··· Material ···

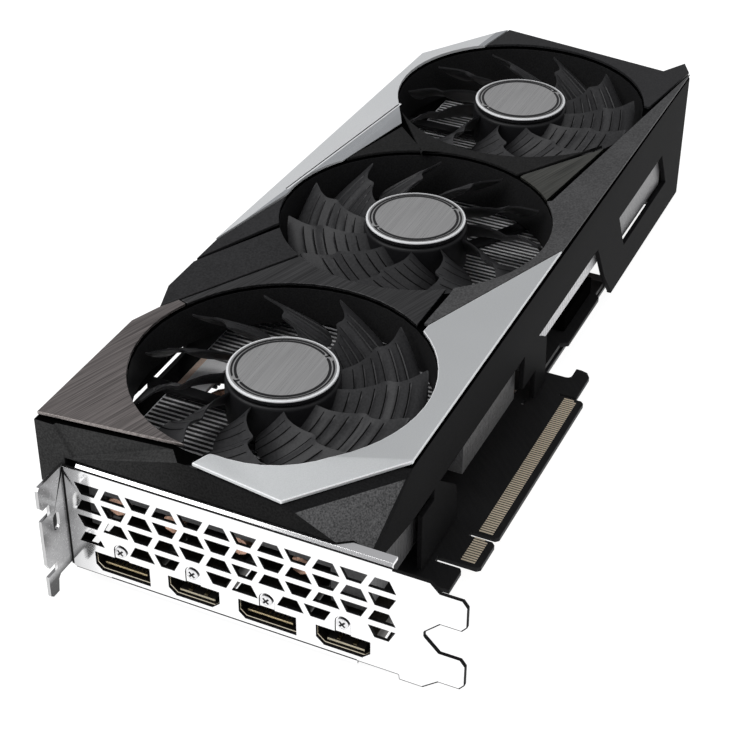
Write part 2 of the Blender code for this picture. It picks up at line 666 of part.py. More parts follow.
def add_blade(bm, turn, spin):
    """One swept blade, a thin solid from inside the hub to its tip."""
    start = HUB_R - BLADE_ROOT
    radii = [start + (TIP_R - start) * step / SPAN_STEPS for step in range(SPAN_STEPS + 1)]
    grid = []
    for radius in radii:
        row = []
        for angle, height in blade_points(max(radius, HUB_R)):
            swing = math.radians(turn + spin * angle)
            across = (radius * math.cos(swing), radius * math.sin(swing))
            upper = bm.verts.new((*across, height + BLADE_HALF))
            lower = bm.verts.new((*across, height - BLADE_HALF))
            row.append((upper, lower))
        grid.append(row)
    cells = [(step, step + 1) for step in range(CHORD_STEPS)]
    for first, second in zip(grid, grid[1:]):
        for a, b in cells:
            bm.faces.new((first[a][0], second[a][0], second[b][0], first[b][0]))
            bm.faces.new((first[a][1], first[b][1], second[b][1], second[a][1]))
        for edge in (0, CHORD_STEPS):
            bm.faces.new((first[edge][0], first[edge][1], second[edge][1], second[edge][0]))
    for row in (grid[0], grid[-1]):
        for a, b in cells:
            bm.faces.new((row[a][0], row[a][1], row[b][1], row[b][0]))


def make_fan(number):
    """A fan: rotor with hub and blades, cap, shaft, and the fixed motor on its three-armed mount."""
    x = FAN_X[number - 1]
    spin = FAN_SPIN[number - 1]
    axis = make_axis(f"fan_axis_{number}", x, FAN_Y)
    hub = prism(circle(0.0, 0.0, HUB_R, HUB_SIDES), HUB_LOW, HUB_TOP)
    rotor = make_object(f"fan_rotor_{number}", hub, "blade_plastic", axis)
    blades = bmesh.new()
    first = FAN_TIPS[number - 1] - spin * leading_angle(TIP_R)
    for blade in range(BLADES):
        add_blade(blades, first + 360.0 * blade / BLADES, spin)
    join(rotor, blades)
    cut(rotor, prism(circle(0.0, 0.0, HUB_R - SHELL, HUB_SIDES), HUB_LOW - 5.0, HUB_TOP - SHELL))
    join(rotor, prism(circle(0.0, 0.0, 3.2, 12), HUB_TOP - 6.0, HUB_TOP - 1.0))
    cut(rotor, prism(circle(0.0, 0.0, SHAFT_R + GAP, 12), HUB_LOW, HUB_TOP - 1.2))
    cap = prism(circle(0.0, 0.0, CAP_R, 40), CAP_LOW, CAP_TOP)
    make_object(f"fan_cap_{number}", cap, "fin_aluminium", axis, smooth=True)
    shaft = prism(circle(0.0, 0.0, SHAFT_R, 12), MOTOR_LOW, HUB_TOP - SHELL)
    make_object(f"fan_shaft_{number}", shaft, "steel", axis, smooth=True)
    winding = prism(circle(0.0, 0.0, MOTOR_R, 24), MOTOR_LOW, MOTOR_TOP)
    stator = make_object(f"fan_motor_{number}", winding, "copper", axis, smooth=True)
    cut(stator, prism(circle(0.0, 0.0, SHAFT_R + GAP, 12), MOTOR_LOW - 5.0, MOTOR_TOP + 5.0))
    disc = prism(circle(0.0, 0.0, MOUNT_R, 24), MOUNT_LOW, MOUNT_TOP)
    mount = make_object(f"fan_mount_{number}", disc, "black_plastic", axis)
    for arm in range(3):
        turn = math.radians(90.0 + 120.0 * arm)
        along = Vector((math.cos(turn), math.sin(turn)))
        side = Vector((-along.y, along.x)) * ARM_HALF
        inner, outer = along * ARM_START, along * ARM_END
        ends = (inner - side, outer - side, outer + side, inner + side)
        join(mount, prism([tuple(end) for end in ends], MOUNT_LOW, ARM_TOP))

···

Exercise task
All of the lines above need to be given again exactly.

The completed task
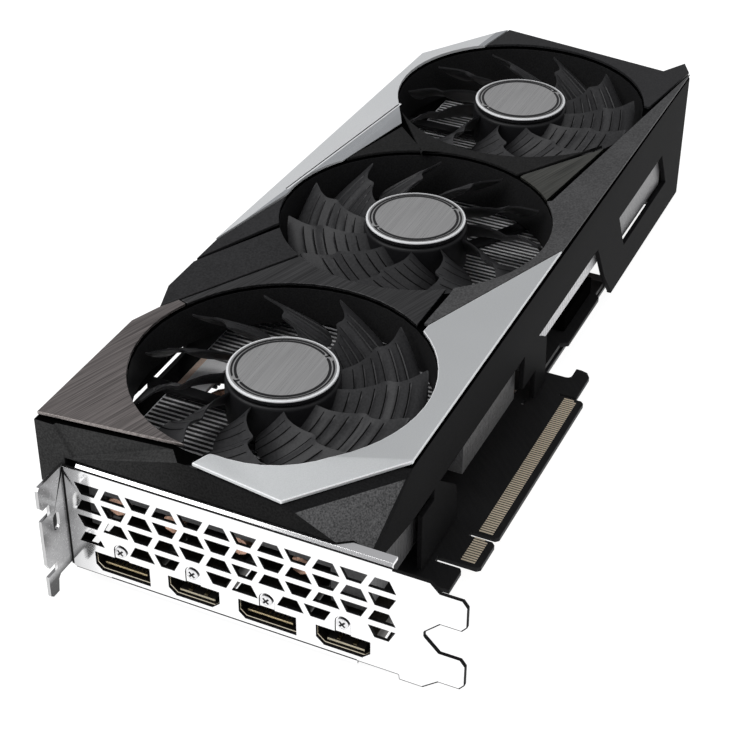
Write part 2 of the Blender code for this picture. It picks up at line 666 of part.py. More parts follow.
def add_blade(bm, turn, spin):
    """One swept blade, a thin solid from inside the hub to its tip."""
    start = HUB_R - BLADE_ROOT
    radii = [start + (TIP_R - start) * step / SPAN_STEPS for step in range(SPAN_STEPS + 1)]
    grid = []
    for radius in radii:
        row = []
        for angle, height in blade_points(max(radius, HUB_R)):
            swing = math.radians(turn + spin * angle)
            across = (radius * math.cos(swing), radius * math.sin(swing))
            upper = bm.verts.new((*across, height + BLADE_HALF))
            lower = bm.verts.new((*across, height - BLADE_HALF))
            row.append((upper, lower))
        grid.append(row)
    cells = [(step, step + 1) for step in range(CHORD_STEPS)]
    for first, second in zip(grid, grid[1:]):
        for a, b in cells:
            bm.faces.new((first[a][0], second[a][0], second[b][0], first[b][0]))
            bm.faces.new((first[a][1], first[b][1], second[b][1], second[a][1]))
        for edge in (0, CHORD_STEPS):
            bm.faces.new((first[edge][0], first[edge][1], second[edge][1], second[edge][0]))
    for row in (grid[0], grid[-1]):
        for a, b in cells:
            bm.faces.new((row[a][0], row[a][1], row[b][1], row[b][0]))


def make_fan(number):
    """A fan: rotor with hub and blades, cap, shaft, and the fixed motor on its three-armed mount."""
    x = FAN_X[number - 1]
    spin = FAN_SPIN[number - 1]
    axis = make_axis(f"fan_axis_{number}", x, FAN_Y)
    hub = prism(circle(0.0, 0.0, HUB_R, HUB_SIDES), HUB_LOW, HUB_TOP)
    rotor = make_object(f"fan_rotor_{number}", hub, "blade_plastic", axis)
    blades = bmesh.new()
    first = FAN_TIPS[number - 1] - spin * leading_angle(TIP_R)
    for blade in range(BLADES):
        add_blade(blades, first + 360.0 * blade / BLADES, spin)
    join(rotor, blades)
    cut(rotor, prism(circle(0.0, 0.0, HUB_R - SHELL, HUB_SIDES), HUB_LOW - 5.0, HUB_TOP - SHELL))
    join(rotor, prism(circle(0.0, 0.0, 3.2, 12), HUB_TOP - 6.0, HUB_TOP - 1.0))
    cut(rotor, prism(circle(0.0, 0.0, SHAFT_R + GAP, 12), HUB_LOW, HUB_TOP - 1.2))
    cap = prism(circle(0.0, 0.0, CAP_R, 40), CAP_LOW, CAP_TOP)
    make_object(f"fan_cap_{number}", cap, "fin_aluminium", axis, smooth=True)
    shaft = prism(circle(0.0, 0.0, SHAFT_R, 12), MOTOR_LOW, HUB_TOP - SHELL)
    make_object(f"fan_shaft_{number}", shaft, "steel", axis, smooth=True)
    winding = prism(circle(0.0, 0.0, MOTOR_R, 24), MOTOR_LOW, MOTOR_TOP)
    stator = make_object(f"fan_motor_{number}", winding, "copper", axis, smooth=True)
    cut(stator, prism(circle(0.0, 0.0, SHAFT_R + GAP, 12), MOTOR_LOW - 5.0, MOTOR_TOP + 5.0))
    disc = prism(circle(0.0, 0.0, MOUNT_R, 24), MOUNT_LOW, MOUNT_TOP)
    mount = make_object(f"fan_mount_{number}", disc, "black_plastic", axis)
    for arm in range(3):
        turn = math.radians(90.0 + 120.0 * arm)
        along = Vector((math.cos(turn), math.sin(turn)))
        side = Vector((-along.y, along.x)) * ARM_HALF
        inner, outer = along * ARM_START, along * ARM_END
        ends = (inner - side, outer - side, outer + side, inner + side)
        join(mount, prism([tuple(end) for end in ends], MOUNT_LOW, ARM_TOP))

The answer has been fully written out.